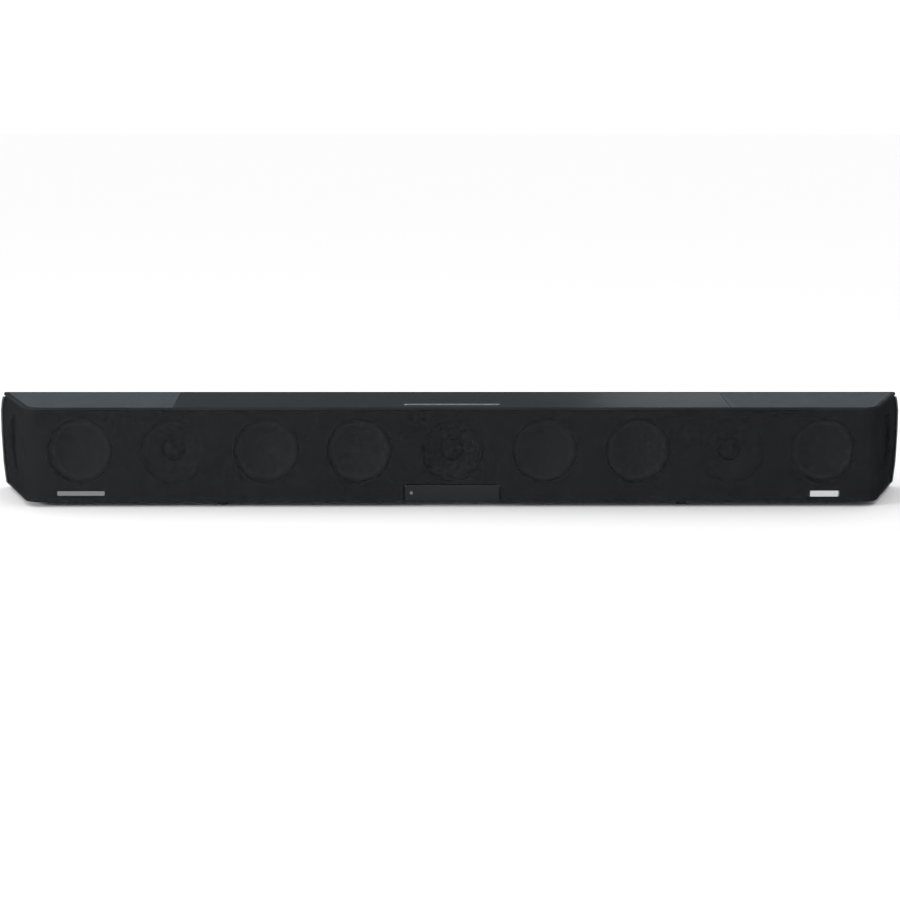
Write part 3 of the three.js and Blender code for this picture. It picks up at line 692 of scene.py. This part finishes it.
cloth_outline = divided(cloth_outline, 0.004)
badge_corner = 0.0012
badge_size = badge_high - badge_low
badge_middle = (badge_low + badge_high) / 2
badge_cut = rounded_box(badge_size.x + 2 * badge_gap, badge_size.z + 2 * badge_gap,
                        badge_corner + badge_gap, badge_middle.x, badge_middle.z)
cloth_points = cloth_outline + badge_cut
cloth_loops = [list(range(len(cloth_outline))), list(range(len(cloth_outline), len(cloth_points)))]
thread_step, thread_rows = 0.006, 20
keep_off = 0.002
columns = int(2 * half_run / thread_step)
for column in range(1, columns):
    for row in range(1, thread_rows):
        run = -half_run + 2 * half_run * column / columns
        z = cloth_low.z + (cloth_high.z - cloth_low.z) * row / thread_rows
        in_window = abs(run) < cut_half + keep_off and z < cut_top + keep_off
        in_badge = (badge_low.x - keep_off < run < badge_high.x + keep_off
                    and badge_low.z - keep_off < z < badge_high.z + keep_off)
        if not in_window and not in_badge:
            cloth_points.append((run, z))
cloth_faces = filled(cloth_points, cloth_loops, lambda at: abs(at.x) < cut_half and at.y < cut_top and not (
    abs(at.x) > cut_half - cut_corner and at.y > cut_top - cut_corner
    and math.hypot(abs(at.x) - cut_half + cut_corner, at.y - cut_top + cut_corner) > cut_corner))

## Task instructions
Set down all of the data above, word for word.

## Correct result
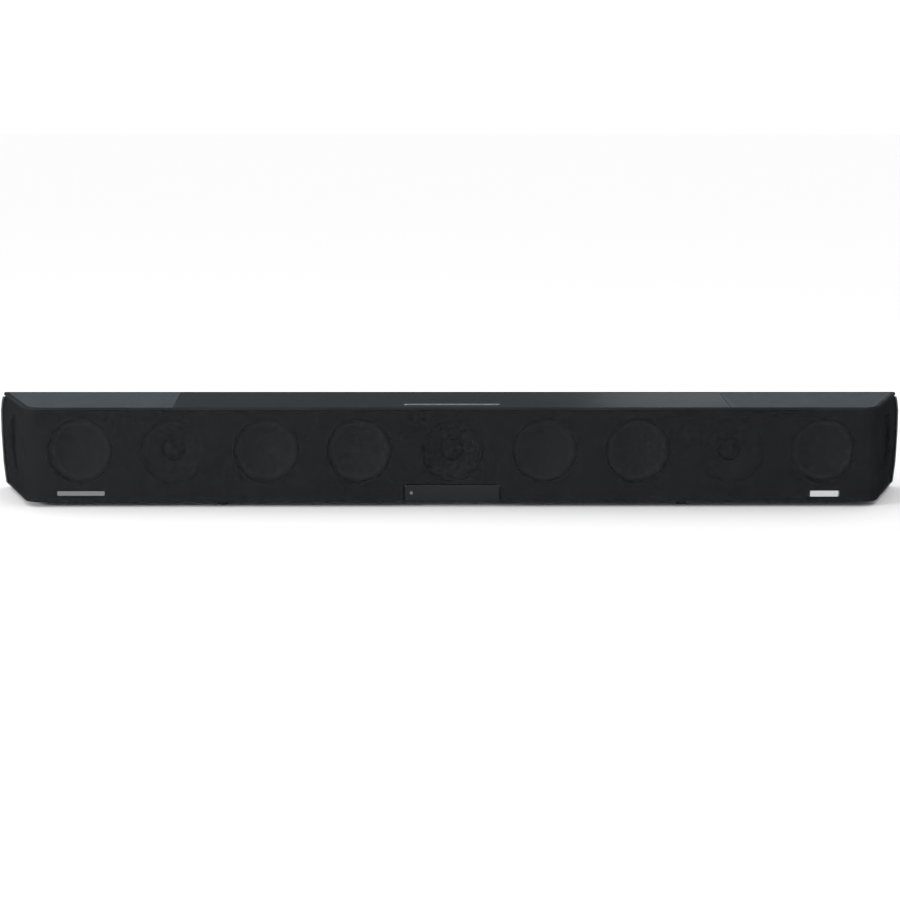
Write part 3 of the three.js and Blender code for this picture. It picks up at line 692 of scene.py. This part finishes it.
cloth_outline = divided(cloth_outline, 0.004)
badge_corner = 0.0012
badge_size = badge_high - badge_low
badge_middle = (badge_low + badge_high) / 2
badge_cut = rounded_box(badge_size.x + 2 * badge_gap, badge_size.z + 2 * badge_gap,
                        badge_corner + badge_gap, badge_middle.x, badge_middle.z)
cloth_points = cloth_outline + badge_cut
cloth_loops = [list(range(len(cloth_outline))), list(range(len(cloth_outline), len(cloth_points)))]
thread_step, thread_rows = 0.006, 20
keep_off = 0.002
columns = int(2 * half_run / thread_step)
for column in range(1, columns):
    for row in range(1, thread_rows):
        run = -half_run + 2 * half_run * column / columns
        z = cloth_low.z + (cloth_high.z - cloth_low.z) * row / thread_rows
        in_window = abs(run) < cut_half + keep_off and z < cut_top + keep_off
        in_badge = (badge_low.x - keep_off < run < badge_high.x + keep_off
                    and badge_low.z - keep_off < z < badge_high.z + keep_off)
        if not in_window and not in_badge:
            cloth_points.append((run, z))
cloth_faces = filled(cloth_points, cloth_loops, lambda at: abs(at.x) < cut_half and at.y < cut_top and not (
    abs(at.x) > cut_half - cut_corner and at.y > cut_top - cut_corner
    and math.hypot(abs(at.x) - cut_half + cut_corner, at.y - cut_top + cut_corner) > cut_corner))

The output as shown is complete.